The interesting thing, from an American perspective, is how much paperwork there is involved: the dealership will generally require official proof of a parking space (to be obtained from one’s landlord), an officially registered seal and a certification of its validity from the local government office, etc. The payment, if going with a single lump-sum payment rather than credit, is also quintessentially Japanese: the buyer simply transfers the money from their own bank account to the bank account of the dealership, and the dealership looks at the name on the transfer to confirm who it came from.5

And then, if absolutely everything goes right, you may have your new car in as little as a week.

That’s right: unlike in the US, where it is largely safe to assume that you will drive your new car home that very same day, in Japan, your new car won’t be delivered to the dealer for you to drive home for a week or longer, depending on the configuration you’ve requested, because of the fact that they more or less build the car to order. If nothing else, hey, that’s actually pretty neat that the car companies still operate that way. It was certainly a novel surprise to us, at least.

Incidentally, for the curious, the car we went with is another Honda: the N-Box.6

Hot New Squareness

It falls into a legal category known as kei cars, a special type of small, light vehicles with restrictions on engine displacement and wheel size. The upsides include significant tax breaks, absurdly good gas mileage (the official mileage estimates are something like 28 km/l, or well over 68 MPG, which is good but by no means breathtaking among kei cars), and ready availability of some parts (given that the wheel size is standardized, everyone has the right tires available), but with minor downsides like being too narrow to seat five. To be perfectly honest, I’d love to see kei cars make it big overseas, but odds are that there’d be some pretty significant hurdles to that actually happening.7 Still, though, it’s not hard to imagine that there’d likely be a market for a small, efficient car that gets 60+ MPG, with a price tag in the mid $10,000s.

In the meanwhile, we’ll have to simply enjoy our new car here, in the market it was designed for. With any luck, this one will hopefully last another fifteen years, like the one it replaced.

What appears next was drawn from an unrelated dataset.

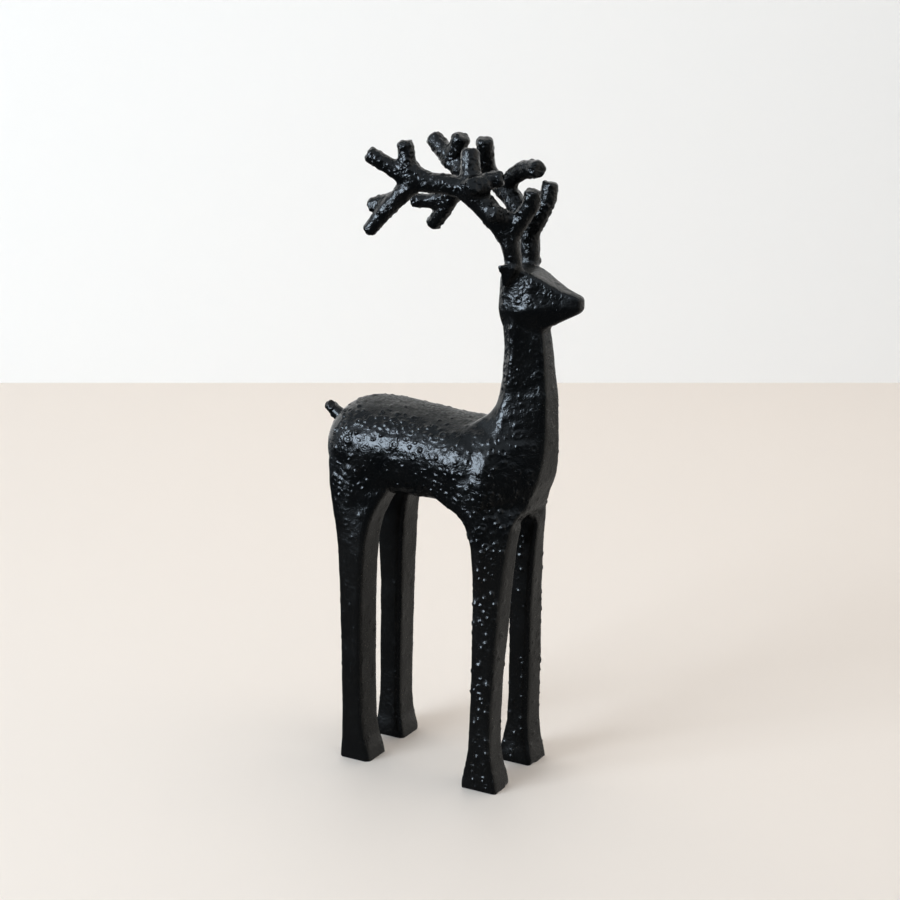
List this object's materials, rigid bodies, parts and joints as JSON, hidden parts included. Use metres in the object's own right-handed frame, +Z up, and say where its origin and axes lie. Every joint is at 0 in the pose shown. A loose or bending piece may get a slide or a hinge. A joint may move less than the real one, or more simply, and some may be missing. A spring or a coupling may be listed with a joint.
{
  "type": "stag statue",
  "caption": "Slender cast stag standing on flared flat feet, with a long neck, a wedge-shaped head and antlers swept back over its body; a table or shelf ornament.",
  "frame": {"origin": "on the ground, under the middle of the statue's box", "axes": "+X towards the stag's nose, +Y towards its left side, +Z up; the soles stand on Z = 0"},
  "size_m": [0.1364, 0.065, 0.3011],
  "materials": {
    "black_iron": "black paint, satin to glossy, over a pitted and slightly wavy cast surface"
  },
  "bodies": {
    "root": {"stag": "black_iron"}
  },
  "joints": []
}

  1. Or technically, at the time of this writing (but not posting), current. Feel free to allow this to recontextualize everything written above, as technically being in the future tense. Alternately, feel free to ignore this fact. 
  2. With the interesting exception of Saturn, a GM brand based on how car sales work in Japan. 
  3. Such as floor mats. 
  4. Though the initial price estimate included a whole bunch of optional features added in, which we then had to ask to remove, one by one. It says a lot about car sales, universally, that this came as a surprise to neither of us. 
  5. A fun thing I learned when trying to pay for our car: unless you tell the Japan Post bank folks otherwise, there is a limit of ¥500,000 per day that you can send as bank account transfers in a single day from an ATM, which is not enough to purchase a brand new car. Obviously, it makes sense that there are safeguards against transferring frankly enormous amounts of money without prior notice, but it’s still inconvenient when I know I’m good for it and that I’m doing it on purpose. 
  6. I don’t have anywhere else to add this, so I’ll just put it in here: when we later went to pick up the car, a week after purchasing it, the manager of the dealership came out to thank us personally, and gave us a little pot of flowers. It was a really nice little gesture, even if he does it for every customer. 
  7. For one, the mere fact that these are cars built specifically to meet guidelines for a single specific country, for reduced tax purposes, is a major benefit domestically that obviously wouldn’t apply overseas. On the other hand, given that they generally get mileage in the same realm as hybrids, perhaps a few countries would be willing to give them a chance. There’s also a major built-in first mover disadvantage — the standardized wheel size in Japan is great, because there’s a whole industry of vehicles that use the comparatively tiny tires that kei cars call for, but if you were to try to sell one overseas, the exact opposite would apply: you’d have a new model of car that would need a size of tire that would be small enough to be vanishingly rare in, say, the US. This is presumably part of why kei cars haven’t really made it overseas, though it feels like they have a lot of potential in urban markets, where being compact but with lots of interior space would be key. Incidentally, speaking of small cars meant for urban markets, only a single foreign-made car has ever achieved kei status in Japan, and not even fully across the board: certain versions of the Smart Fortwo happen to be meet these legal restrictions.